The weeks seem to fly by at 60mins/hour. Everytime I look up the clock, it will be breakfast hour. Lunch hour. tea hour. and then pack-your-bags-shut-down-your-laptop-hour. They say you have found your passion at work when time whizz by at the speed of light. I wouldn't argue with them but I also would not agree that I have found my passion at work yet. 9 months have come and go and yet I still have an average of 5 moanings a day about this. I still go through my "morning sickness" at the thought of work. I don't glow like the rest. I am just bloated. I am almost due to deliver the consequence from one night of bad decision but doubts still swirl in my hormones. What one night? That one night. There was this one night, fresh from college and intoxicated with brilliant stars on my graduating certificate, I went to bed with this man, named Rational. Rational slowly lay me bare in his arms, inserted his Conscience into me and planted his seed of "law school" in me. So here I am carrying the "child" of this one night stand. The product of Rational and the seed of "law school". I am going to join this league when the "child" is due - a league of legal professionals. A role where only the elite few are privy to. A role that will require loads of nurturing and sacrifices.

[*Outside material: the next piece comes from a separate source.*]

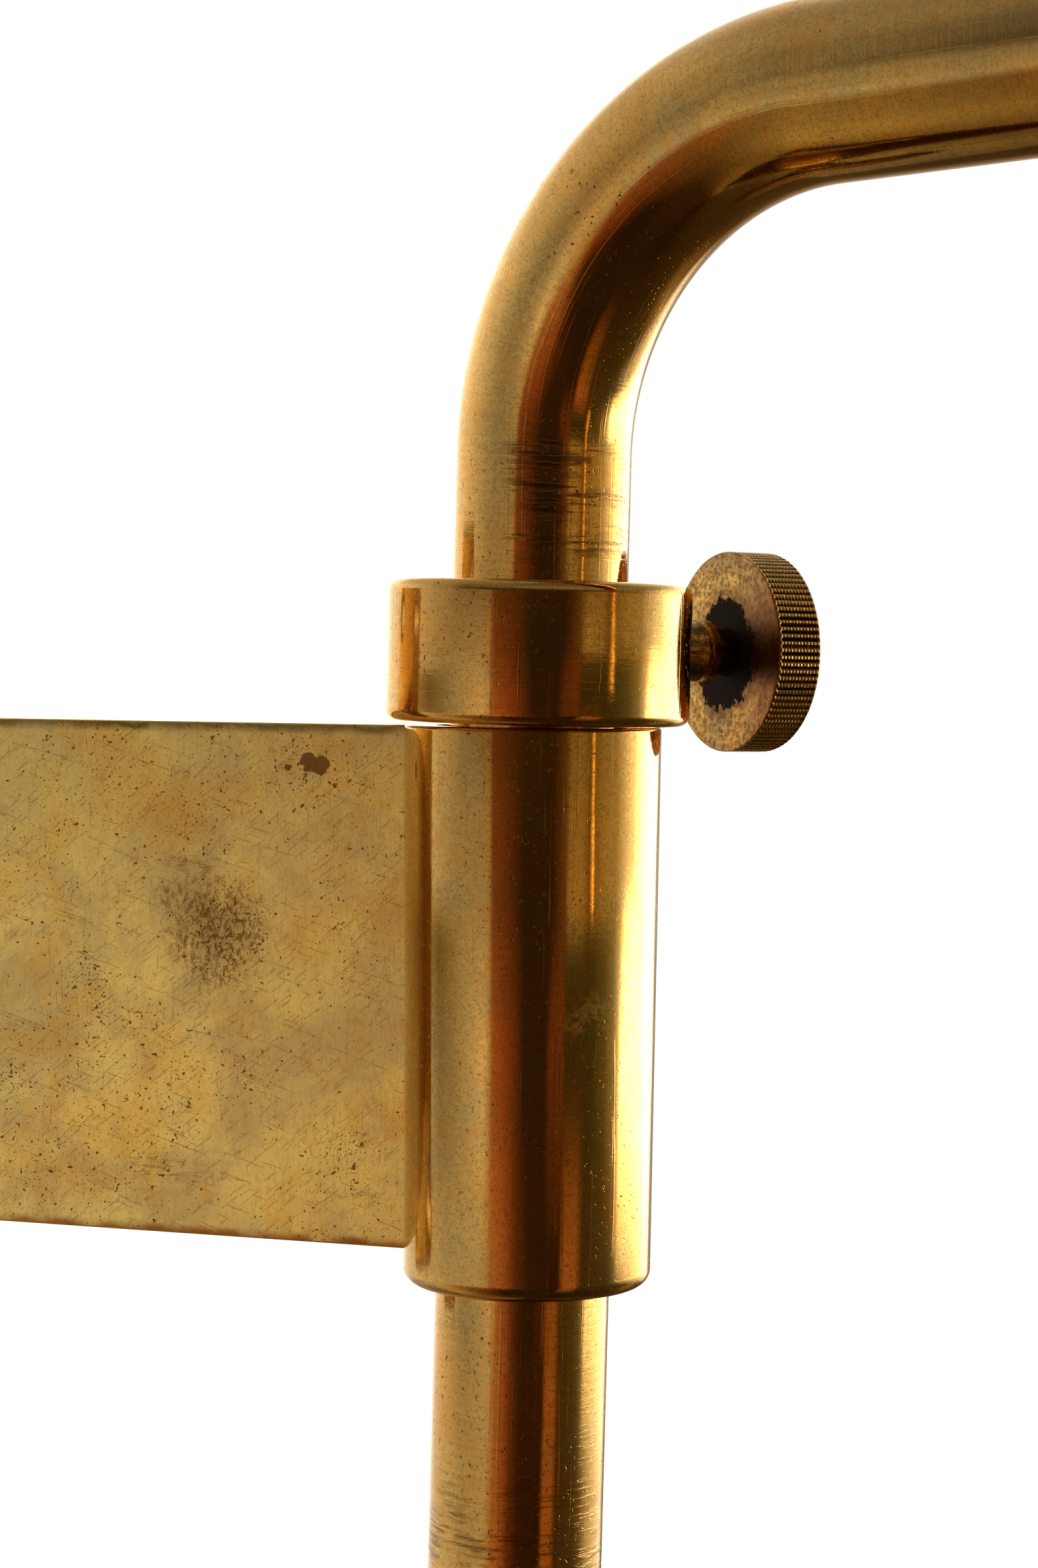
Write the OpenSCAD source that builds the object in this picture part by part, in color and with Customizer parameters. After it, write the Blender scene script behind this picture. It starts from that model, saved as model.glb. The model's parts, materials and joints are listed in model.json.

I have come to realise that its all a little too late for an "abortion" now. I have carried this "child" too far now to kill it off and pretended that one night with Rational did not happen. I am partially delighted in looking forward to deliver it and to join that prestige league of legal professions but I am also partially afraid. I may not be ready for this. I am not prepare for all that will come. It may just be too overwhelming. I am still so young to "mother" another. *shudder shudder*

Then again, this might just be a post traumatic stress disorder from my 9 months of carrying this burden.

Or I will have to speak to Rational again after the "baby" is born.

Or I will have to just think of an alternative to get rid of the "baby".

Or is this what they called a writer's block?